**INSTRUCTIONS TO FOLLOW:** Quote the records below word for word, please, from the very first line through the one that contains "return square, np.stack([x, z], 1), field", and nothing beyond it.

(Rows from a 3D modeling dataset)
──────────────────────────────

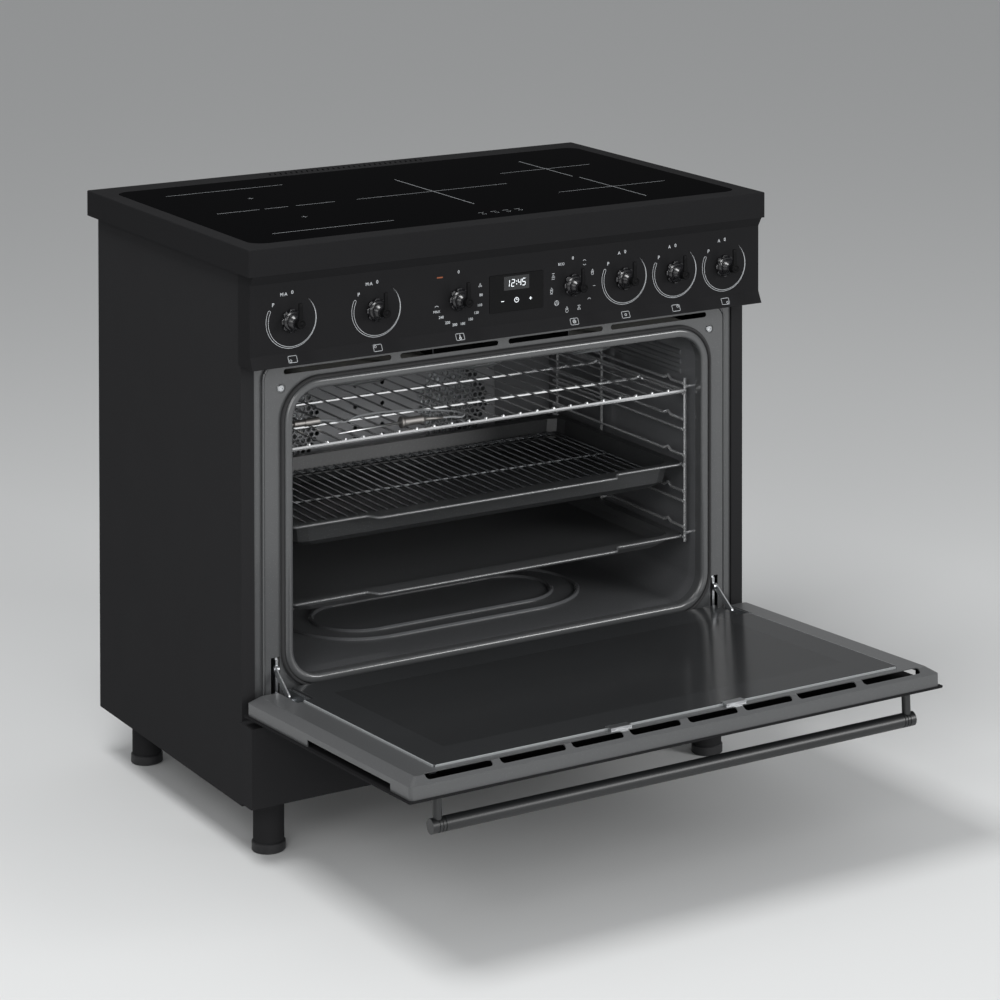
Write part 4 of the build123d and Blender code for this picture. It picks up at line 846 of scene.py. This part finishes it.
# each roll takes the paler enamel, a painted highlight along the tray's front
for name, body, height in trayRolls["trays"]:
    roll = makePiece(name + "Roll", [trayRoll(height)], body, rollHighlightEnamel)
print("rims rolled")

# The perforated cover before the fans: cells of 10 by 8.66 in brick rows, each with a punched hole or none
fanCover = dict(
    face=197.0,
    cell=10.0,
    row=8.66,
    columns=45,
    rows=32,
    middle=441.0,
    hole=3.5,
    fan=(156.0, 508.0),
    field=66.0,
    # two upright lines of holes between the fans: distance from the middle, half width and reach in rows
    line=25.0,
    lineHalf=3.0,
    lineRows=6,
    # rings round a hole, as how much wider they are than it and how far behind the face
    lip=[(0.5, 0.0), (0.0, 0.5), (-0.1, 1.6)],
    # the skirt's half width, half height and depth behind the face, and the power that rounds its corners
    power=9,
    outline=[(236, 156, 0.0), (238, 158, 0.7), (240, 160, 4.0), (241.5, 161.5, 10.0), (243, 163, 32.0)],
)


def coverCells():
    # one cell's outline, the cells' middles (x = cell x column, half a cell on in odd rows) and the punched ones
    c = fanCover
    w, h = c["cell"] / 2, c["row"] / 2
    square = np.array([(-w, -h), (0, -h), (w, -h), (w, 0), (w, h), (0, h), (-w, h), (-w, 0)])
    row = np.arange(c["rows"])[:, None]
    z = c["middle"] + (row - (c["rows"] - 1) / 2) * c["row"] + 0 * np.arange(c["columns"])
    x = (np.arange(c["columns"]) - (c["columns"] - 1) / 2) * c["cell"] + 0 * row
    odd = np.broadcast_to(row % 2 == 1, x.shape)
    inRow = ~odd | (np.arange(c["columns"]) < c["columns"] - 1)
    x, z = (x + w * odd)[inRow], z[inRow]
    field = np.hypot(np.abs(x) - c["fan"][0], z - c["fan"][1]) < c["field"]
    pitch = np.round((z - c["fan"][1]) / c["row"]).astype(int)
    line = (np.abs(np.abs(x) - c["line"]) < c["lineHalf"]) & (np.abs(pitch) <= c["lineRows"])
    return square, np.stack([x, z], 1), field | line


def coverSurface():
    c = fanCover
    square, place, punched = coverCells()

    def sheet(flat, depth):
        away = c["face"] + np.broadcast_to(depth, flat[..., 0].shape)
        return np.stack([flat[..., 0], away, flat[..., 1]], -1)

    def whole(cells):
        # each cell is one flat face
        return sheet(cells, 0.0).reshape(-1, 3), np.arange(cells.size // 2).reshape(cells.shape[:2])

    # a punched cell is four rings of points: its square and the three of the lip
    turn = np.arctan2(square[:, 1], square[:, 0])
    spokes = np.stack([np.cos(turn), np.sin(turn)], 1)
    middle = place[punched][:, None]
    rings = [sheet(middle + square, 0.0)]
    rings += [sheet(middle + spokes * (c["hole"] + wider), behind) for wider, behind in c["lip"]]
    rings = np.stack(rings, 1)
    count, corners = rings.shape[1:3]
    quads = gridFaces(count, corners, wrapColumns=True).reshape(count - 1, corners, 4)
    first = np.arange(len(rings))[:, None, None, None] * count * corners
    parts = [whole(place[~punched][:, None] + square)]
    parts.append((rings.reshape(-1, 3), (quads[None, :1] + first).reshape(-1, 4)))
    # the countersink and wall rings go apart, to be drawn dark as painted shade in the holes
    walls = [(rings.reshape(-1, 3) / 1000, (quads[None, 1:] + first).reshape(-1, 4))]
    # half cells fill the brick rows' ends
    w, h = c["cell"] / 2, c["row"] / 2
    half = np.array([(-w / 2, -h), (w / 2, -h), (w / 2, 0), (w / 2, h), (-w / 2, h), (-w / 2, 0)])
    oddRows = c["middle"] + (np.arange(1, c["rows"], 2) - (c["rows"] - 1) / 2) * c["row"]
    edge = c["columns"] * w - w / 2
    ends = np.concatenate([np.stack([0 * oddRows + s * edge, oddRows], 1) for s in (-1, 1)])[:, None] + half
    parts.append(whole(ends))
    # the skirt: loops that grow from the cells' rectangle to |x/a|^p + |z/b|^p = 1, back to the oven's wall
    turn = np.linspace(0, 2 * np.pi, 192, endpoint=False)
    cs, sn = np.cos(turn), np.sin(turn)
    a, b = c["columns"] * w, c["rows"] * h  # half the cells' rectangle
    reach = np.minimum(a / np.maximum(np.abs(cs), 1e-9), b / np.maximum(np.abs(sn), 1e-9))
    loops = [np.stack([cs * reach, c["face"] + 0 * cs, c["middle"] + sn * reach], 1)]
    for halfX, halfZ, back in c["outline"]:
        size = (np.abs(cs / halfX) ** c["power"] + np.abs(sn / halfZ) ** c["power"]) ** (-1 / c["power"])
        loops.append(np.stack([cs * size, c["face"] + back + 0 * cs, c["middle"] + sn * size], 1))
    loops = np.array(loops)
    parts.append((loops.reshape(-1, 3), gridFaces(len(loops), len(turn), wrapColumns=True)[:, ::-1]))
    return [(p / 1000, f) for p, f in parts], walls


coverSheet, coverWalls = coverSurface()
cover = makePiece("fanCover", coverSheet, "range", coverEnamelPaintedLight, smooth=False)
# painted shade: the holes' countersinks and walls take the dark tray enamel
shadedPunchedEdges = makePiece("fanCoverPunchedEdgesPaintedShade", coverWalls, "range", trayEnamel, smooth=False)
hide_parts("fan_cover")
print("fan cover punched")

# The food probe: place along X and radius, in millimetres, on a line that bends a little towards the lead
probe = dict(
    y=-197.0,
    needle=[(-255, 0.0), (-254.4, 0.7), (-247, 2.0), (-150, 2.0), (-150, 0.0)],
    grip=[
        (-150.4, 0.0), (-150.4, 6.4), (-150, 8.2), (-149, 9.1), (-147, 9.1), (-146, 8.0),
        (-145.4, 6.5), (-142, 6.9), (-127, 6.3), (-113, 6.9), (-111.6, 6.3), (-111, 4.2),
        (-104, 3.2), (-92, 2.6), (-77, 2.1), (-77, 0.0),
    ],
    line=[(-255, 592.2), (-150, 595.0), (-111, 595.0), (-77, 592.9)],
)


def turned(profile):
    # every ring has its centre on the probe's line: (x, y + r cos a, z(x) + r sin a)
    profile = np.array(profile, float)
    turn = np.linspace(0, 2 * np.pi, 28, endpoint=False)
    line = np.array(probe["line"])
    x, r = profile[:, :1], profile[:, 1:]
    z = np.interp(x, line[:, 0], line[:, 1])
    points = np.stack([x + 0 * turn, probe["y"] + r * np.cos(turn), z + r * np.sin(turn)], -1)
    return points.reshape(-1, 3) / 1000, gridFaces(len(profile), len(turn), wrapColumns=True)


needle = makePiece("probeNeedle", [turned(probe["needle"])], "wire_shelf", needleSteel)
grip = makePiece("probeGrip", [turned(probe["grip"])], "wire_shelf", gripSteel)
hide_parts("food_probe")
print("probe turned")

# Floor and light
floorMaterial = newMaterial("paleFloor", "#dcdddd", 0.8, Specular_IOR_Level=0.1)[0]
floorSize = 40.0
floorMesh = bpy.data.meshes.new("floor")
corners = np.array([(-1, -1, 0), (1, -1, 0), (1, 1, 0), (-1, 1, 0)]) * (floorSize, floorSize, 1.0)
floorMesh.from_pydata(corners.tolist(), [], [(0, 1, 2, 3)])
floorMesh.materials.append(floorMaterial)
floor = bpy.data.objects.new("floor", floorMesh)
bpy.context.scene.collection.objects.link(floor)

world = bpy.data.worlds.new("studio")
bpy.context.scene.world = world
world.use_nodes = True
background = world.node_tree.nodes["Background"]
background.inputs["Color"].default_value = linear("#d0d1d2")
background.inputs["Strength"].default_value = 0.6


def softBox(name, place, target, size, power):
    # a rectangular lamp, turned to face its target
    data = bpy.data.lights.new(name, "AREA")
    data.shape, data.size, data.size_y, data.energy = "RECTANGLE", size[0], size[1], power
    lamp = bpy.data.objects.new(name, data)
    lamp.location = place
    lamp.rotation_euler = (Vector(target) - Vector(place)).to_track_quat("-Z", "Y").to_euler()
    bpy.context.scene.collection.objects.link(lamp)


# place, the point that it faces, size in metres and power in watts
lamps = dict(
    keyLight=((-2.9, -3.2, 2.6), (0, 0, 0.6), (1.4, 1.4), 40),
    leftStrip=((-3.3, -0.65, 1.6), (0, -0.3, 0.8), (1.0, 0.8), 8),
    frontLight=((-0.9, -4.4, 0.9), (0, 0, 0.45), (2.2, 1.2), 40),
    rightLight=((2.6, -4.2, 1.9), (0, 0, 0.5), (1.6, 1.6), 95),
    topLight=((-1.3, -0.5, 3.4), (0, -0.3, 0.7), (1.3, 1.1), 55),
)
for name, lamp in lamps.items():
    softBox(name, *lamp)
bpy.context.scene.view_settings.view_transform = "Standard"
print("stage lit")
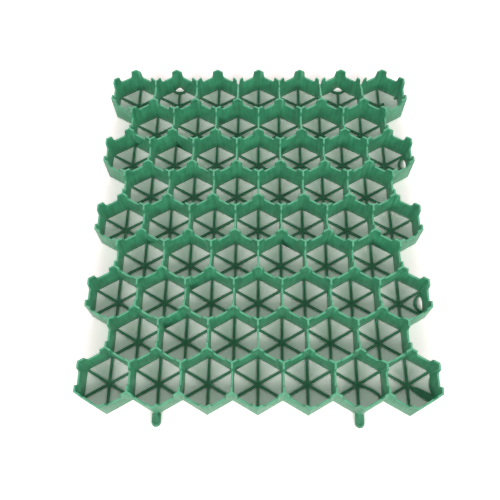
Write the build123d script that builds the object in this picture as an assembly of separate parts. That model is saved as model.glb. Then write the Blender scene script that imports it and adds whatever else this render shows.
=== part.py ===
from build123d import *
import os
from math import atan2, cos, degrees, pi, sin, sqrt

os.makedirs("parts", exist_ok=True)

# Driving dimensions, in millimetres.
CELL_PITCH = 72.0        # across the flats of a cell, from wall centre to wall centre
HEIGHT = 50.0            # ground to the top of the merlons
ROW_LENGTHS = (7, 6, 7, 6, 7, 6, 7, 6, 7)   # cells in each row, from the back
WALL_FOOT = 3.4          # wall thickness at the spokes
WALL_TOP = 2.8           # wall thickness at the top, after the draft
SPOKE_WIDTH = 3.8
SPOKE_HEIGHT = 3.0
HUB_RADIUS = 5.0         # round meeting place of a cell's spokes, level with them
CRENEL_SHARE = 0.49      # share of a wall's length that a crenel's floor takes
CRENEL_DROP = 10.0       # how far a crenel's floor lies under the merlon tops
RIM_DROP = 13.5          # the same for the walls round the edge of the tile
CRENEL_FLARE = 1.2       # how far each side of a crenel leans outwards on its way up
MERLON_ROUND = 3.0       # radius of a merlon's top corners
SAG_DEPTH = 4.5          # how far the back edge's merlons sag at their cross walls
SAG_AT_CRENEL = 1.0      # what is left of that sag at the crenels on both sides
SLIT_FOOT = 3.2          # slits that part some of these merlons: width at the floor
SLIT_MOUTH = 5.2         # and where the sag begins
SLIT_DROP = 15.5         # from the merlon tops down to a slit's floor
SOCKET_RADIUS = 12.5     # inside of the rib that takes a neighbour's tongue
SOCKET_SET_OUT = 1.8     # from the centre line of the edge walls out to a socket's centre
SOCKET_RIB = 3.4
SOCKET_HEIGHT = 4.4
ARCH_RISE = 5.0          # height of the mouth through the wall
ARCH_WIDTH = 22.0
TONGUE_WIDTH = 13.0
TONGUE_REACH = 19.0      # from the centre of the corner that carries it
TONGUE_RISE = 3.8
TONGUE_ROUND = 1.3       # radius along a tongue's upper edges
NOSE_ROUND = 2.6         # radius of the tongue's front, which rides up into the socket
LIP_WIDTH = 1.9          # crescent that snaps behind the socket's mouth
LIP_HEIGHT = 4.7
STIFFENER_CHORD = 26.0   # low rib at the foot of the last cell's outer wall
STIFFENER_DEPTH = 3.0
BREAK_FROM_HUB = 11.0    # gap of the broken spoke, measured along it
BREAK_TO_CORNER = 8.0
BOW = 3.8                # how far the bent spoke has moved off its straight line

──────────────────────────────

**WRITTEN RESPONSE:**
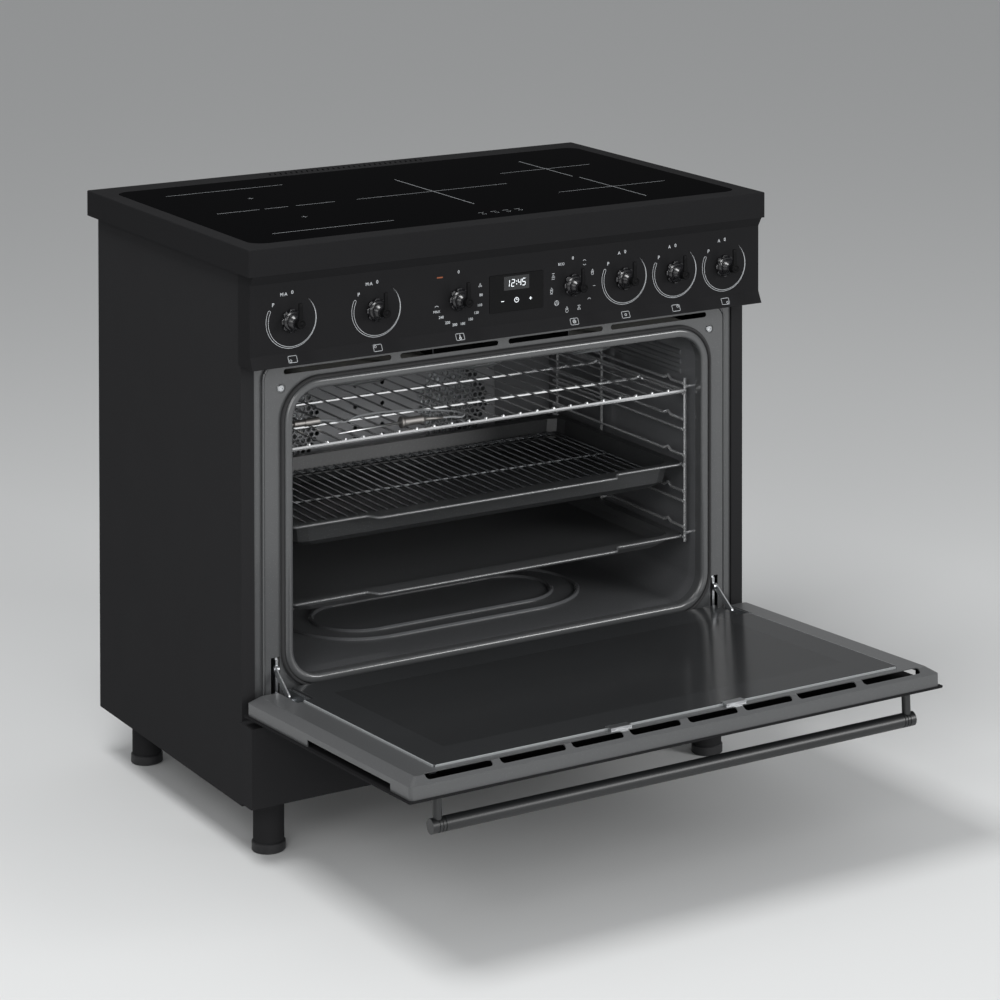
Write part 4 of the build123d and Blender code for this picture. It picks up at line 846 of scene.py. This part finishes it.
# each roll takes the paler enamel, a painted highlight along the tray's front
for name, body, height in trayRolls["trays"]:
    roll = makePiece(name + "Roll", [trayRoll(height)], body, rollHighlightEnamel)
print("rims rolled")

# The perforated cover before the fans: cells of 10 by 8.66 in brick rows, each with a punched hole or none
fanCover = dict(
    face=197.0,
    cell=10.0,
    row=8.66,
    columns=45,
    rows=32,
    middle=441.0,
    hole=3.5,
    fan=(156.0, 508.0),
    field=66.0,
    # two upright lines of holes between the fans: distance from the middle, half width and reach in rows
    line=25.0,
    lineHalf=3.0,
    lineRows=6,
    # rings round a hole, as how much wider they are than it and how far behind the face
    lip=[(0.5, 0.0), (0.0, 0.5), (-0.1, 1.6)],
    # the skirt's half width, half height and depth behind the face, and the power that rounds its corners
    power=9,
    outline=[(236, 156, 0.0), (238, 158, 0.7), (240, 160, 4.0), (241.5, 161.5, 10.0), (243, 163, 32.0)],
)


def coverCells():
    # one cell's outline, the cells' middles (x = cell x column, half a cell on in odd rows) and the punched ones
    c = fanCover
    w, h = c["cell"] / 2, c["row"] / 2
    square = np.array([(-w, -h), (0, -h), (w, -h), (w, 0), (w, h), (0, h), (-w, h), (-w, 0)])
    row = np.arange(c["rows"])[:, None]
    z = c["middle"] + (row - (c["rows"] - 1) / 2) * c["row"] + 0 * np.arange(c["columns"])
    x = (np.arange(c["columns"]) - (c["columns"] - 1) / 2) * c["cell"] + 0 * row
    odd = np.broadcast_to(row % 2 == 1, x.shape)
    inRow = ~odd | (np.arange(c["columns"]) < c["columns"] - 1)
    x, z = (x + w * odd)[inRow], z[inRow]
    field = np.hypot(np.abs(x) - c["fan"][0], z - c["fan"][1]) < c["field"]
    pitch = np.round((z - c["fan"][1]) / c["row"]).astype(int)
    line = (np.abs(np.abs(x) - c["line"]) < c["lineHalf"]) & (np.abs(pitch) <= c["lineRows"])
    return square, np.stack([x, z], 1), field | line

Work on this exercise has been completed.